▶ [TASK] Output all of the data below exactly as given.

▶ [DATA BLOCK]
-- BEGIN --

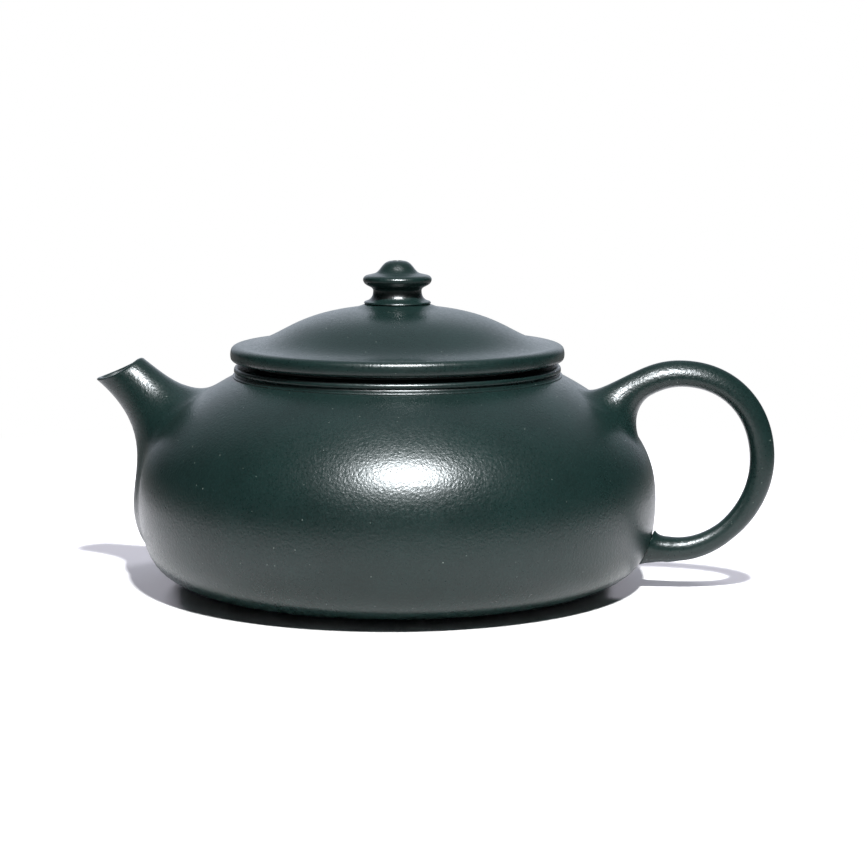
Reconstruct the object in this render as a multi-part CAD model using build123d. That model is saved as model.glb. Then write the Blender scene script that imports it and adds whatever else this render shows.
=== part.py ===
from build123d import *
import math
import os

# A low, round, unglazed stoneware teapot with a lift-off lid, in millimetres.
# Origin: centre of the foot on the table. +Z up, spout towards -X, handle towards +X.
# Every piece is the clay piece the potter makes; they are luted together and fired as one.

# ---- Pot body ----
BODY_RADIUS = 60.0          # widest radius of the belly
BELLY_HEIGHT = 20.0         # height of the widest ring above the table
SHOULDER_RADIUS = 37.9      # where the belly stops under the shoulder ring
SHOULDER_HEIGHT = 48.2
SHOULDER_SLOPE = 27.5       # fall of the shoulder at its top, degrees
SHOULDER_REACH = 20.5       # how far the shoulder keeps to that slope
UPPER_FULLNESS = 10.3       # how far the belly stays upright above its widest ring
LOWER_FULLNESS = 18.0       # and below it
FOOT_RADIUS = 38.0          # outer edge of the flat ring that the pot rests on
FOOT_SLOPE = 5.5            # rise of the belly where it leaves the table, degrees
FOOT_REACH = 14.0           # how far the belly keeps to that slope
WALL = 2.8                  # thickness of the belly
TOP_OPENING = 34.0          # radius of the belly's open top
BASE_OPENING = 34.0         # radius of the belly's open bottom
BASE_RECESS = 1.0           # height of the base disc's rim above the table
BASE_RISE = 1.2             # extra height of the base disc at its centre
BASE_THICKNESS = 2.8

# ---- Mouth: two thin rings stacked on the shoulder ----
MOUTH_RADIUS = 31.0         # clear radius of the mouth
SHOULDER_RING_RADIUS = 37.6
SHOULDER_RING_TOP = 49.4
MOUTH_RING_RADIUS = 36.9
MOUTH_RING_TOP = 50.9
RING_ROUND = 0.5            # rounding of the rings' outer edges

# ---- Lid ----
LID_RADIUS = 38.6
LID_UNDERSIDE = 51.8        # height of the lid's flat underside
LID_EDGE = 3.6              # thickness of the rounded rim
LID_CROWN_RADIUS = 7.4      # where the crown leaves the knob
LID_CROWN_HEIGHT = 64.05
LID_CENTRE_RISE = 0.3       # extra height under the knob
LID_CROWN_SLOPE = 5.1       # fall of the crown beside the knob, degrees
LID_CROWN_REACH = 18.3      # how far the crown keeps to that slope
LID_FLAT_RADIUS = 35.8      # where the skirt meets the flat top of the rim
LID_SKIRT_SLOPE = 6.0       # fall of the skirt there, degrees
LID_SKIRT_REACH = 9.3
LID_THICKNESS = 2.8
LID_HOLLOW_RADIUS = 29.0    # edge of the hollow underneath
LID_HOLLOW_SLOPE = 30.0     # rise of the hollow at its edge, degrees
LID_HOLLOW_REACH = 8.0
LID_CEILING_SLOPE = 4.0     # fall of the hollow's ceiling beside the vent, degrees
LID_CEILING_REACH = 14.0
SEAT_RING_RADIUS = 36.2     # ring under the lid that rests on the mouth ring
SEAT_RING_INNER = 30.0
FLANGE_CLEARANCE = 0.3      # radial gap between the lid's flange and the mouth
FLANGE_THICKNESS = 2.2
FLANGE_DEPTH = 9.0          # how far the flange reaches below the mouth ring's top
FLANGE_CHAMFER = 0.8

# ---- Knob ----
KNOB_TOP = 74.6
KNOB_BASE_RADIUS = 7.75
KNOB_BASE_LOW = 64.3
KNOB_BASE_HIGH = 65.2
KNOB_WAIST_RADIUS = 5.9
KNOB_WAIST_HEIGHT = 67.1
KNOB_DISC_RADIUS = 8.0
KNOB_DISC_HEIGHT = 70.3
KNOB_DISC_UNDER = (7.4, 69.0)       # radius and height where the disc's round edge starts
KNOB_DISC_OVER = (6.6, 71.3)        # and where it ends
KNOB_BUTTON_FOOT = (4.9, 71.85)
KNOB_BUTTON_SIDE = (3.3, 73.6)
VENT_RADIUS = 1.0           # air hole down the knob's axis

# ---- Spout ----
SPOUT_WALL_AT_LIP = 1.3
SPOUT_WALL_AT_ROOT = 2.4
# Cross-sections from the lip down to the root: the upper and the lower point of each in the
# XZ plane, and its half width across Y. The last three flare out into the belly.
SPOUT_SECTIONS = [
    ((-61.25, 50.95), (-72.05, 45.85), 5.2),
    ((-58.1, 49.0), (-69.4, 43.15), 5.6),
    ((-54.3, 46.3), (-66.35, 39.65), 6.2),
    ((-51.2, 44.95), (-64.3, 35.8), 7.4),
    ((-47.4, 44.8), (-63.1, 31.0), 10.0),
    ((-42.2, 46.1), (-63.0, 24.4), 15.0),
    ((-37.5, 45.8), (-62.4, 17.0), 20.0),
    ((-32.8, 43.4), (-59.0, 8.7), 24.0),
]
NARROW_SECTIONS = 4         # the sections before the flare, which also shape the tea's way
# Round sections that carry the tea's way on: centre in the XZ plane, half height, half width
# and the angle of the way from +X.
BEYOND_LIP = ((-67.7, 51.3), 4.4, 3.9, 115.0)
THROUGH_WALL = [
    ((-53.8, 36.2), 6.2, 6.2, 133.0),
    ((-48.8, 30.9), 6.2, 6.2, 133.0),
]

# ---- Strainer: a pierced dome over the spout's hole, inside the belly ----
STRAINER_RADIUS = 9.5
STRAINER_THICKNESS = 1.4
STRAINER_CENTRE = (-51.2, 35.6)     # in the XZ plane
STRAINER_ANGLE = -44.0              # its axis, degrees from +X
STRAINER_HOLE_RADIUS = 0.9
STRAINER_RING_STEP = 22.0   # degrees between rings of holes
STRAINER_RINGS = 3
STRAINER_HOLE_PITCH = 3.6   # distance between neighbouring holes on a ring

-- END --

▶ [EXERCISE OUTPUT]
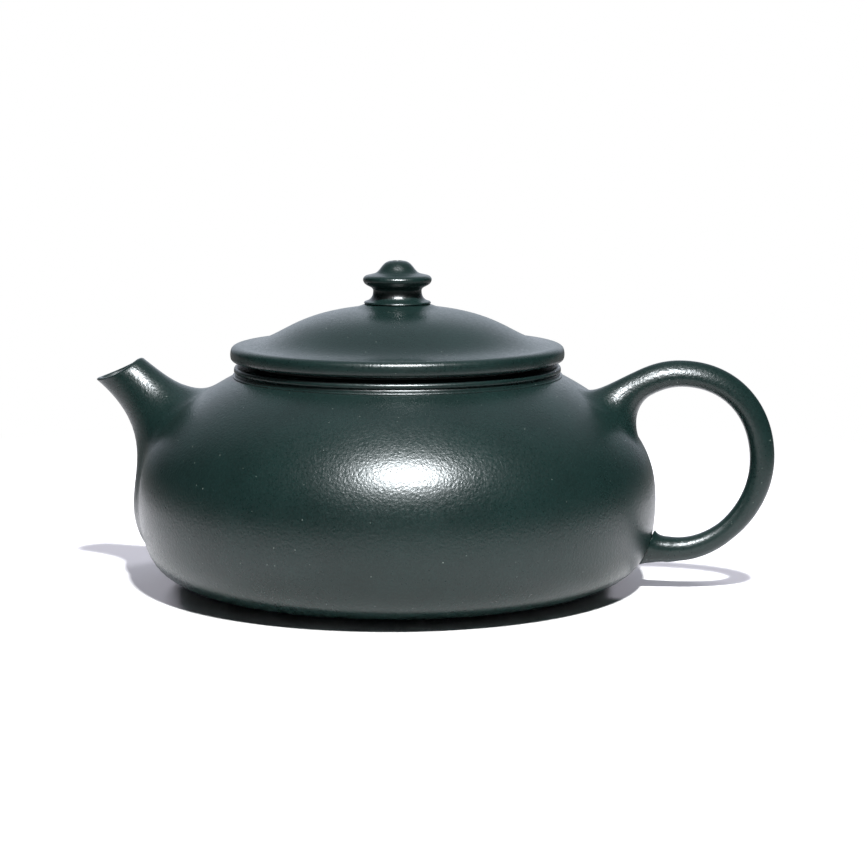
Reconstruct the object in this render as a multi-part CAD model using build123d. That model is saved as model.glb. Then write the Blender scene script that imports it and adds whatever else this render shows.
=== part.py ===
from build123d import *
import math
import os

# A low, round, unglazed stoneware teapot with a lift-off lid, in millimetres.
# Origin: centre of the foot on the table. +Z up, spout towards -X, handle towards +X.
# Every piece is the clay piece the potter makes; they are luted together and fired as one.

# ---- Pot body ----
BODY_RADIUS = 60.0          # widest radius of the belly
BELLY_HEIGHT = 20.0         # height of the widest ring above the table
SHOULDER_RADIUS = 37.9      # where the belly stops under the shoulder ring
SHOULDER_HEIGHT = 48.2
SHOULDER_SLOPE = 27.5       # fall of the shoulder at its top, degrees
SHOULDER_REACH = 20.5       # how far the shoulder keeps to that slope
UPPER_FULLNESS = 10.3       # how far the belly stays upright above its widest ring
LOWER_FULLNESS = 18.0       # and below it
FOOT_RADIUS = 38.0          # outer edge of the flat ring that the pot rests on
FOOT_SLOPE = 5.5            # rise of the belly where it leaves the table, degrees
FOOT_REACH = 14.0           # how far the belly keeps to that slope
WALL = 2.8                  # thickness of the belly
TOP_OPENING = 34.0          # radius of the belly's open top
BASE_OPENING = 34.0         # radius of the belly's open bottom
BASE_RECESS = 1.0           # height of the base disc's rim above the table
BASE_RISE = 1.2             # extra height of the base disc at its centre
BASE_THICKNESS = 2.8

# ---- Mouth: two thin rings stacked on the shoulder ----
MOUTH_RADIUS = 31.0         # clear radius of the mouth
SHOULDER_RING_RADIUS = 37.6
SHOULDER_RING_TOP = 49.4
MOUTH_RING_RADIUS = 36.9
MOUTH_RING_TOP = 50.9
RING_ROUND = 0.5            # rounding of the rings' outer edges

# ---- Lid ----
LID_RADIUS = 38.6
LID_UNDERSIDE = 51.8        # height of the lid's flat underside
LID_EDGE = 3.6              # thickness of the rounded rim
LID_CROWN_RADIUS = 7.4      # where the crown leaves the knob
LID_CROWN_HEIGHT = 64.05
LID_CENTRE_RISE = 0.3       # extra height under the knob
LID_CROWN_SLOPE = 5.1       # fall of the crown beside the knob, degrees
LID_CROWN_REACH = 18.3      # how far the crown keeps to that slope
LID_FLAT_RADIUS = 35.8      # where the skirt meets the flat top of the rim
LID_SKIRT_SLOPE = 6.0       # fall of the skirt there, degrees
LID_SKIRT_REACH = 9.3
LID_THICKNESS = 2.8
LID_HOLLOW_RADIUS = 29.0    # edge of the hollow underneath
LID_HOLLOW_SLOPE = 30.0     # rise of the hollow at its edge, degrees
LID_HOLLOW_REACH = 8.0
LID_CEILING_SLOPE = 4.0     # fall of the hollow's ceiling beside the vent, degrees
LID_CEILING_REACH = 14.0
SEAT_RING_RADIUS = 36.2     # ring under the lid that rests on the mouth ring
SEAT_RING_INNER = 30.0
FLANGE_CLEARANCE = 0.3      # radial gap between the lid's flange and the mouth
FLANGE_THICKNESS = 2.2
FLANGE_DEPTH = 9.0          # how far the flange reaches below the mouth ring's top
FLANGE_CHAMFER = 0.8

# ---- Knob ----
KNOB_TOP = 74.6
KNOB_BASE_RADIUS = 7.75
KNOB_BASE_LOW = 64.3
KNOB_BASE_HIGH = 65.2
KNOB_WAIST_RADIUS = 5.9
KNOB_WAIST_HEIGHT = 67.1
KNOB_DISC_RADIUS = 8.0
KNOB_DISC_HEIGHT = 70.3
KNOB_DISC_UNDER = (7.4, 69.0)       # radius and height where the disc's round edge starts
KNOB_DISC_OVER = (6.6, 71.3)        # and where it ends
KNOB_BUTTON_FOOT = (4.9, 71.85)
KNOB_BUTTON_SIDE = (3.3, 73.6)
VENT_RADIUS = 1.0           # air hole down the knob's axis

# ---- Spout ----
SPOUT_WALL_AT_LIP = 1.3
SPOUT_WALL_AT_ROOT = 2.4
# Cross-sections from the lip down to the root: the upper and the lower point of each in the
# XZ plane, and its half width across Y. The last three flare out into the belly.
SPOUT_SECTIONS = [
    ((-61.25, 50.95), (-72.05, 45.85), 5.2),
    ((-58.1, 49.0), (-69.4, 43.15), 5.6),
    ((-54.3, 46.3), (-66.35, 39.65), 6.2),
    ((-51.2, 44.95), (-64.3, 35.8), 7.4),
    ((-47.4, 44.8), (-63.1, 31.0), 10.0),
    ((-42.2, 46.1), (-63.0, 24.4), 15.0),
    ((-37.5, 45.8), (-62.4, 17.0), 20.0),
    ((-32.8, 43.4), (-59.0, 8.7), 24.0),
]
NARROW_SECTIONS = 4         # the sections before the flare, which also shape the tea's way
# Round sections that carry the tea's way on: centre in the XZ plane, half height, half width
# and the angle of the way from +X.
BEYOND_LIP = ((-67.7, 51.3), 4.4, 3.9, 115.0)
THROUGH_WALL = [
    ((-53.8, 36.2), 6.2, 6.2, 133.0),
    ((-48.8, 30.9), 6.2, 6.2, 133.0),
]

# ---- Strainer: a pierced dome over the spout's hole, inside the belly ----
STRAINER_RADIUS = 9.5
STRAINER_THICKNESS = 1.4
STRAINER_CENTRE = (-51.2, 35.6)     # in the XZ plane
STRAINER_ANGLE = -44.0              # its axis, degrees from +X
STRAINER_HOLE_RADIUS = 0.9
STRAINER_RING_STEP = 22.0   # degrees between rings of holes
STRAINER_RINGS = 3
STRAINER_HOLE_PITCH = 3.6   # distance between neighbouring holes on a ring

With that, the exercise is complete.